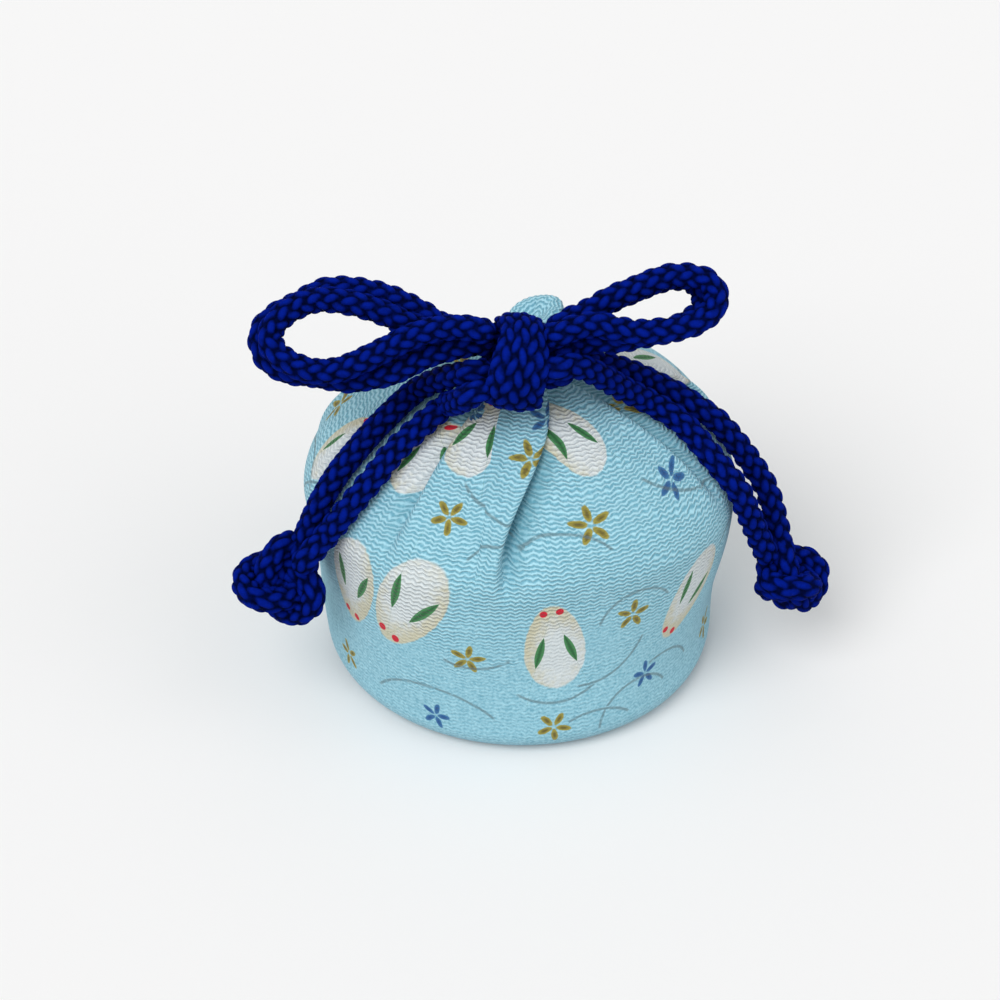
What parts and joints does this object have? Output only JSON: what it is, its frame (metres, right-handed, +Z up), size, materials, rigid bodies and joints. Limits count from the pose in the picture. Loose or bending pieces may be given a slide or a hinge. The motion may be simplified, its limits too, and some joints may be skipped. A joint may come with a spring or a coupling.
{
  "type": "scented sachet pouch",
  "caption": "Small stuffed crepe-cloth scent pouch, gathered at the neck and tied with a thick braided cord in a bow with doubled loops and knotted doubled tails.",
  "frame": {"origin": "a point on the flat base, in the middle of the pouch's side wall", "axes": "+Z up from the base to the bow, -Y towards the front where the bow is tied, +X to the viewer's right"},
  "size_m": [0.0817, 0.0555, 0.0625],
  "materials": {
    "crepe_cloth": "matt crepe weave, light blue with a small printed pattern",
    "braided_cord": "soft sheen round braid, royal blue"
  },
  "bodies": {
    "root": {"pouch_cloth": "crepe_cloth", "neck_turn": "braided_cord", "bow_knot": "braided_cord", "left_loop": "braided_cord", "left_inner_loop": "braided_cord", "right_loop": "braided_cord", "right_inner_loop": "braided_cord", "left_rear_tail": "braided_cord", "left_front_tail": "braided_cord", "right_rear_tail": "braided_cord", "right_front_tail": "braided_cord", "left_end_knot": "braided_cord", "right_end_knot": "braided_cord"}
  },
  "joints": []
}
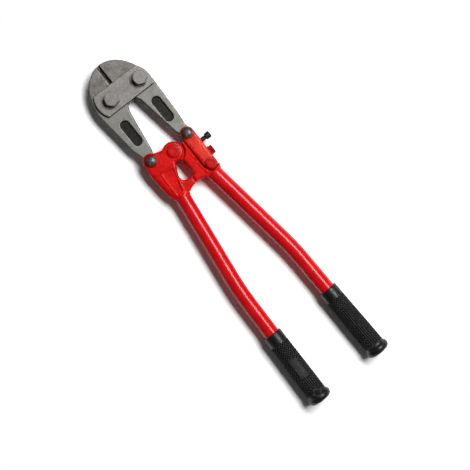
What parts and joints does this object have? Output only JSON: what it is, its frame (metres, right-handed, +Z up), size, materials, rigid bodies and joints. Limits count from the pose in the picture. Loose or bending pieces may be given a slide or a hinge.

=-=-=-=-=

REQUIREMENTS: Using the data above, reproduce every line exactly.

EXERCISE SOLUTION:
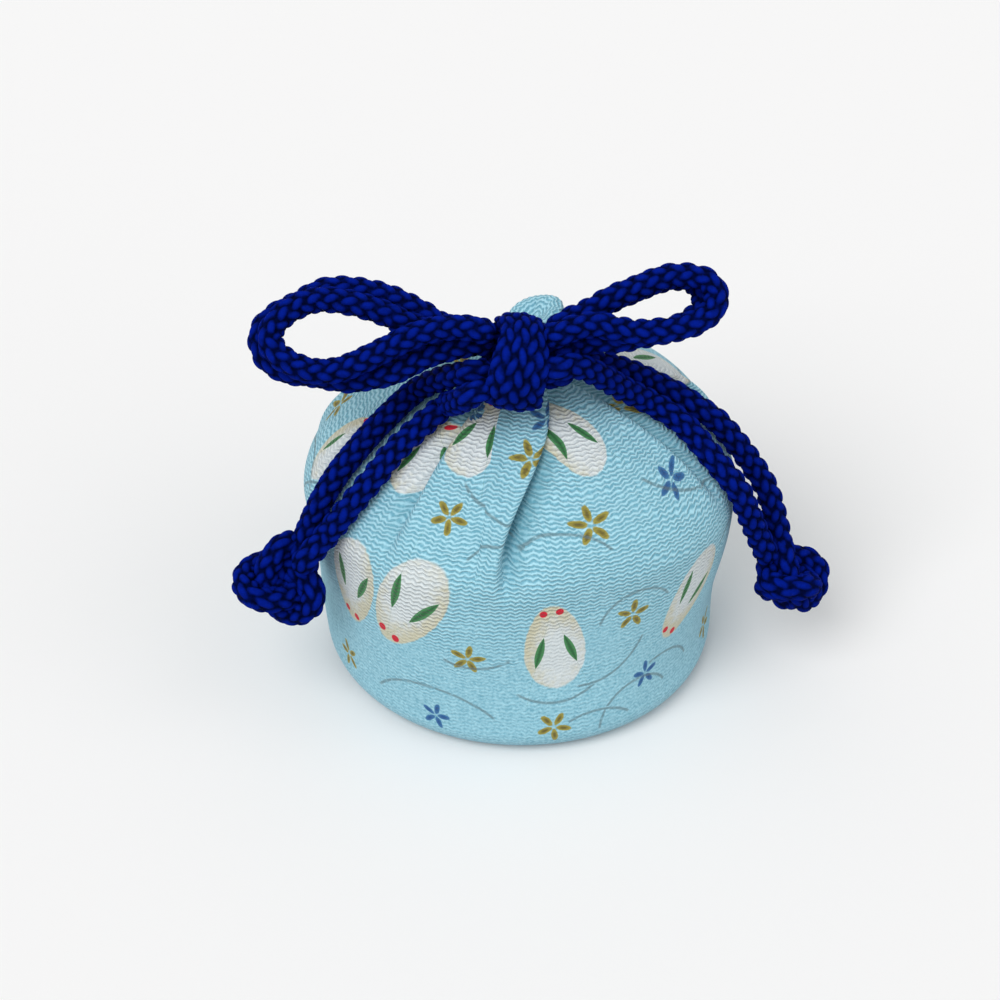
What parts and joints does this object have? Output only JSON: what it is, its frame (metres, right-handed, +Z up), size, materials, rigid bodies and joints. Limits count from the pose in the picture. Loose or bending pieces may be given a slide or a hinge. The motion may be simplified, its limits too, and some joints may be skipped. A joint may come with a spring or a coupling.
{
  "type": "scented sachet pouch",
  "caption": "Small stuffed crepe-cloth scent pouch, gathered at the neck and tied with a thick braided cord in a bow with doubled loops and knotted doubled tails.",
  "frame": {"origin": "a point on the flat base, in the middle of the pouch's side wall", "axes": "+Z up from the base to the bow, -Y towards the front where the bow is tied, +X to the viewer's right"},
  "size_m": [0.0817, 0.0555, 0.0625],
  "materials": {
    "crepe_cloth": "matt crepe weave, light blue with a small printed pattern",
    "braided_cord": "soft sheen round braid, royal blue"
  },
  "bodies": {
    "root": {"pouch_cloth": "crepe_cloth", "neck_turn": "braided_cord", "bow_knot": "braided_cord", "left_loop": "braided_cord", "left_inner_loop": "braided_cord", "right_loop": "braided_cord", "right_inner_loop": "braided_cord", "left_rear_tail": "braided_cord", "left_front_tail": "braided_cord", "right_rear_tail": "braided_cord", "right_front_tail": "braided_cord", "left_end_knot": "braided_cord", "right_end_knot": "braided_cord"}
  },
  "joints": []
}
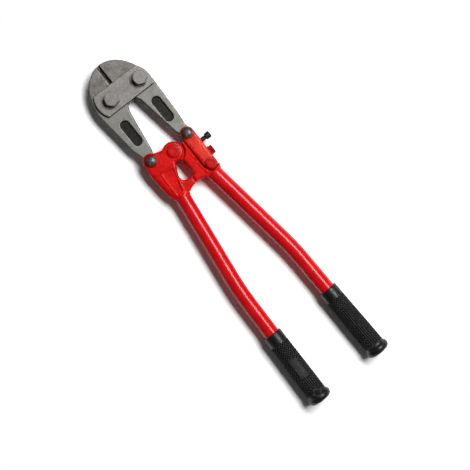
What parts and joints does this object have? Output only JSON: what it is, its frame (metres, right-handed, +Z up), size, materials, rigid bodies and joints. Limits count from the pose in the picture. Loose or bending pieces may be given a slide or a hinge.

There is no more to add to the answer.